I installed a TerraLUX TLE-6EX bulb into my 6-D cell Maglite. It fits in a 5 or 6, D-cell or C-cell Maglite. It can now go head to head with any flashlight, plus it's a better weapon, just in cases. Throw is good for at least 250 yards. That's 2.5 football fields. That distance is about my furthest neighbor's window I can light up at night... It's also the further neighbor I have visual line of sight with. It probably goes a little farther. I highly recommend the TLE-6EX for any 5 or 6 cell old school Maglite. 

Also, you may never have to buy batteries for that flashlight ever again. The 5 or 6 cell batteries are for long term power outages since it will run longer on the same battery set., between 200-300 hours with the LED. And it's also a good mele weapon.


----------



## fivemega (Jan 29, 2012)

wadamt16 said:


> I would like to have high power bulb but I only can think of xenon bulb from Maglite. I would like to have halogen if can.





Mag-guy said:


> I installed a TerraLUX TLE-6EX bulb into my 6-D cell Maglite.

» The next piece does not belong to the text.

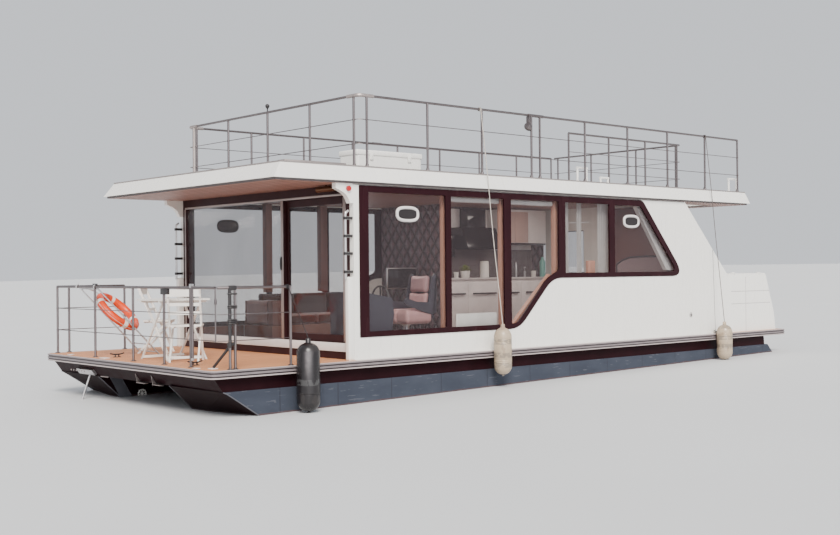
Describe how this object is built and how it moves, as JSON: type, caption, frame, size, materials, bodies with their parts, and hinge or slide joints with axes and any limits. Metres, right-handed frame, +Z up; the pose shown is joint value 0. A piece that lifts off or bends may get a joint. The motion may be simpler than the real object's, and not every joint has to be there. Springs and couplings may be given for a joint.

*Extremely good recommendation but won't fit OP's requirement nor incand forums.*


----------



## Mag-man (Jan 29, 2012)

Oh, I see... He needed an incandescent and so was in this forum. I thought he had one and that's why he was here. What does OP stand for? I've seen it used a few times around here... Officer protection?


----------



## fivemega (Jan 29, 2012)

Mag-guy said:


> What does OP stand for?



*Original Poster*


----------



## Mag-man (Jan 30, 2012)

Thanks. I believe his original requirement was how do I upgrade my 5D while keeping my socket plug. I still stand by my recommendation. He's asking for halogen but I am not sure if he knows there's a very simple plug and play upgrade.


----------



## fivemega (Jan 30, 2012)

Mag-guy said:


> I still stand by my recommendation.



*And I still respect OP's decision.*


----------



## mat_the_cat (Jan 31, 2012)

wadamt16 said:


> I am thinking about have Philips 5761


The Osram 64275 might be another option for you, very slightly higher output than the Phillips 5761 (on paper at least - I can't determine any difference in use on 6 D cells) but a better (IMO) beam pattern due to the axial filament. I'm running mine on a Fivemega PR to bipin adaptor which is beautifully made, and opens up your choice of bulbs.


----------



## wadamt16 (Feb 3, 2012)

I almost forgot about this thread! I just finish with college, I hope will get a job real soon. I got an aluminum reflector and glass lens. I am thinking about getting Pelician 3854H or Osram 64275 with PR to Bi-Pin. I plan to buy more parts after I get a job.

carl, I like your suggestions!

TLE-6EX is a nice led but I don't want to have 140 lumen led in oversized flashlight and my Fenix LD20 has more light output. I just like to have a nice incandescent flashlight.


----------